Наконец, в Евангелии от Иоанна, где все человеческое поглощено его божественной природой, во Христе не видно ни отчаяния, ни смиренного принятия происходящего. Здесь свой земной путь Иисус завершает триумфальным возгласом: «Совершилось!» (Иоан. 19, 30).[18]
Читая евангелия, всегда следует помнить, что они создавались с целью передать потомкам не историческую истину, а истину, от которой зависит благоденствие и спасение человечества.[19] Кюнг сравнивает[20] евангелия с пьесами Шекспира. Ни те, ни другие не стремятся достоверно описать исторические события. Их цель – проповедь, они знаменуют начало новой эпохи. С такой точки зрения легенда может заключать в себе истину гораздо более значимую, нежели историческое повествование. Рассказ о добром самарянине, возможно, самый прекрасный тому пример.[21]
Течения и преобразования в раннем христианстве
Авторов Нового Завета нельзя считать незаинтересованными лицами. В лучшем случае они основывают свои свидетельства на слухах, что неоднократно наблюдается у евангелиста Иоанна. Первые христианские предания не содержат «никаких данных, которые можно было бы назвать биографическими».[22]
Изначально «рассказы» об Иисусе из Назарета звучали из уст людей, для которых он был более чем близким человеком, и которые хранили память о нем после его смерти. Благодаря Иисусу каждый из рассказчиков по-своему пережил спасение. Так или иначе, можно предположить, что люди, знавшие его лично, думали и говорили о нем не так, как впоследствии Павел и евангелисты. Со времен Павла еврейство Иисуса стало почти неупоминаемым. Иисуса стали намеренно изображать в постоянном конфликте с евреями, или, по крайней мере, с отдельной еврейской группой – фарисеями. Однако ранняя христианская община, судя по всему, видела и описывала Иисуса как еврея «по плоти и духу».
Первоочередной задачей текстов Нового Завета было изобразить Иисуса в свете воскресения и прославить его как Искупителя (керигматический характер евангелий). Между Иисусом веры и Иисусом историческим зияет пропасть так называемой пасхальной гробницы.
Отсутствие какой бы то ни было информации о человеке из Назарета указывает на то, что даже первые христианские общины не проявляли особого интереса к биографическим подробностям его жизни.
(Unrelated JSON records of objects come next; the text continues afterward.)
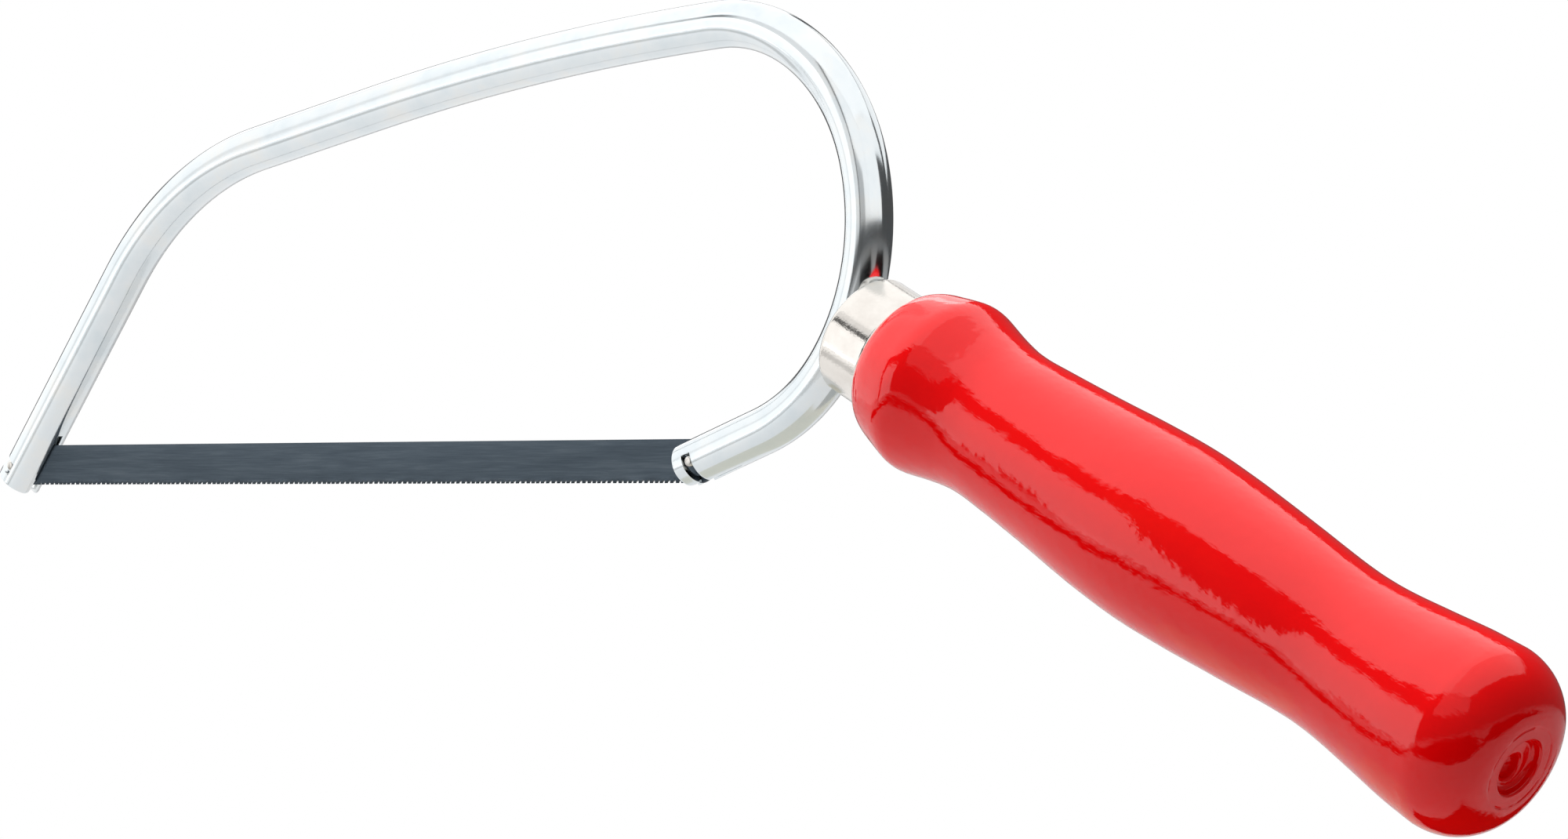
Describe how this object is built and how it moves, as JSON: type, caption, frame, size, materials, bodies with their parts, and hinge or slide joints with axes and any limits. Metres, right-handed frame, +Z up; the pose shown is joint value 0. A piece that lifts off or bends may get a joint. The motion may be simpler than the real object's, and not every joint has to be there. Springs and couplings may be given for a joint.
{
  "type": "mini hacksaw",
  "caption": "Small hand hacksaw with a sprung round-tube bow, a fine-toothed pin-ended blade and a turned, lacquered wooden handle set at a slant.",
  "frame": {"origin": "centre of the saw's bounding box; the blade's plane and the bow's plane are y = 0", "axes": "+X along the blade from the front end towards the handle, +Z up across the blade towards the back of the bow, Y through the saw's thickness"},
  "size_m": [0.3008, 0.027, 0.1154],
  "materials": {
    "zinc_plate": "bright bluish zinc plate with fine lengthwise drawing marks",
    "blued_steel": "dark blue-grey with fine lengthwise grain",
    "pin_steel": "bright cut wire",
    "nickel_plate": "warm satin nickel",
    "red_lacquered_wood": "thick gloss red lacquer over turned beech",
    "screw_steel": "bright steel"
  },
  "bodies": {
    "frame": {"bow_tube": "zinc_plate", "ferrule": "nickel_plate", "handle": "red_lacquered_wood", "handle_screw": "screw_steel"},
    "blade": {"saw_blade": "blued_steel", "front_blade_pin": "pin_steel", "rear_blade_pin": "pin_steel"}
  },
  "joints": [
    {"name": "blade_swing", "type": "hinge", "parent": "frame", "child": "blade", "pos_m": [0.00492, 0, -0.0087], "axis": [0, -1, 0], "range_deg": [0, 60], "deforming": ["bow_tube"]}
  ]
}
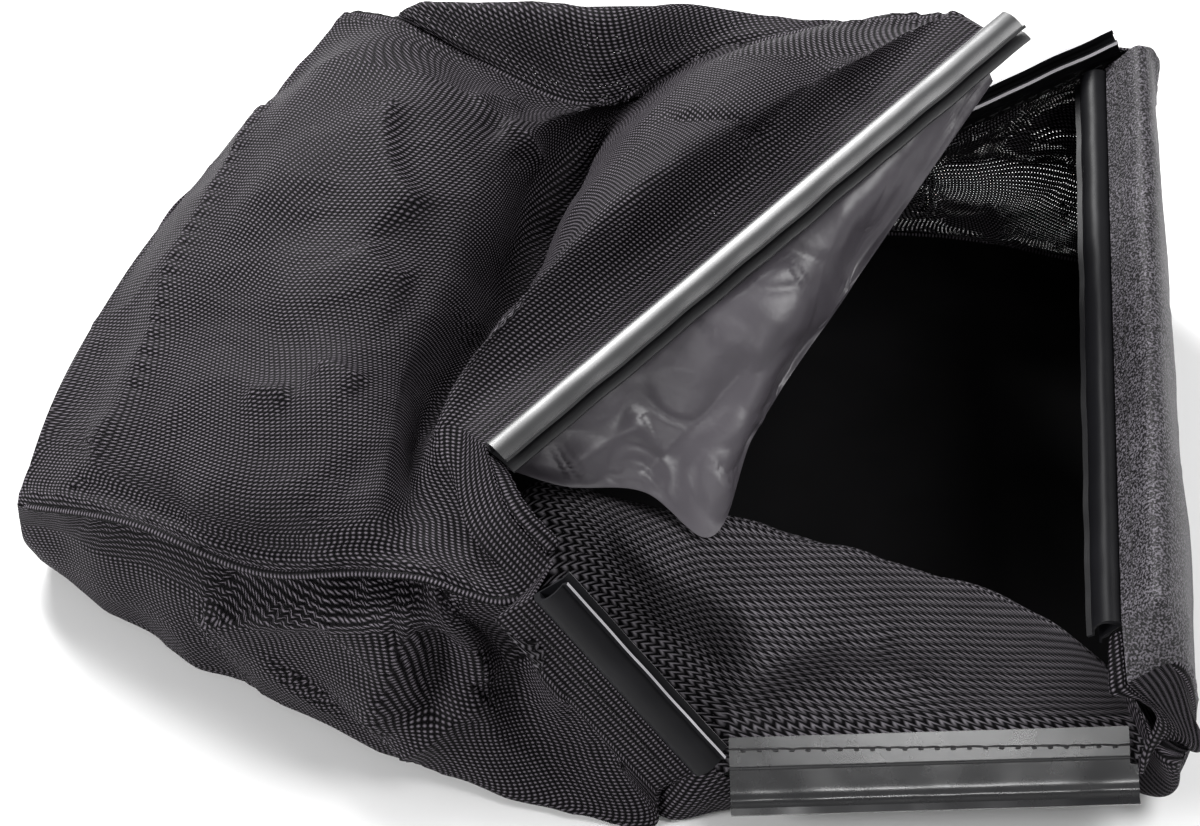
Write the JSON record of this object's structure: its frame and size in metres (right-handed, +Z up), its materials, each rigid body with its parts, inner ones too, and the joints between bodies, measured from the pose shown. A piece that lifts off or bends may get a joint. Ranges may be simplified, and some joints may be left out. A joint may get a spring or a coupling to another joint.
{
  "type": "mower grass collection bag",
  "caption": "Soft sewn mesh bag that collects cut grass behind a walk-behind mower, with plastic frame clips round its mouth, lying collapsed.",
  "frame": {"origin": "centre of the bag's footprint on the ground it lies on, at the underside of the bottom panel", "axes": "+X from the closed rear end towards the open mouth, +Y from the near side panel to the far side panel, +Z up from the ground"},
  "size_m": [0.6052, 0.4792, 0.2616],
  "materials": {
    "knit_mesh": "warp-knitted polyester mesh, charcoal black",
    "coated_cloth": "coated woven cloth, grained outside and smooth inside",
    "liner_vinyl": "calendered vinyl sheet, satin",
    "clip_plastic": "extruded PVC, glossy black"
  },
  "bodies": {
    "root": {"top_panel": "knit_mesh", "right_side_panel": "knit_mesh", "left_side_panel": "knit_mesh", "bottom_panel": "coated_cloth", "rear_panel": "knit_mesh", "dust_liner": "liner_vinyl", "top_clip": "clip_plastic", "right_upper_clip": "clip_plastic", "right_lower_clip": "clip_plastic", "bottom_clip": "clip_plastic", "left_lower_clip": "clip_plastic", "left_upper_clip": "clip_plastic", "top_right_hem": "knit_mesh", "top_left_hem": "knit_mesh", "bottom_right_hem": "knit_mesh", "bottom_left_hem": "knit_mesh"}
  },
  "joints": []
}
Павел наметил тенденцию, следуя которой, авторы шаг за шагом лишили образ исторического Иисуса реальности и превратили его в «божественного Христа». С самого начала Иисус изображался не таким, каким он был на самом деле, но каким он был необходим общине для формирования вероисповедания.[23] Некоторые стадии этого изменения можно различить в евангелиях, соответственно порядку, в котором они были написаны. Можно выделить следующие этапы: сын плотника – у Марка; сын Давидов – у Матфея; пророк и Спаситель – у Луки; Сын Божий – у Иоанна; и далее – Сам Бог на соборах в Никее (325 г. н. э.) и Халкидоне (451 г. н. э.).[24]
18
Теологические произведения часто упоминают о «семи речениях Иисуса на кресте». Сюда входят три «речения» в Евангелии от Иоанна (19, 26–30), три – в Евангелии от Луки (23, ст. 34, 43 и 46) и еще одно – в Евангелии от Марка (15, 34) и Евангелии от Матфея (27, 46).
19
В целом, античная греко-римская историография не особенно стремилась сообщить читателю какую-то информацию. Ее целью было отразить этический или религиозный взгляд на реальность. Поэтому героев идеализировали, а вымышленные злые деяния приписывались трусам. Римский историк Тит Ливий назвал это идеальным историографическим методом (см.: Схиллбекс, с. 67).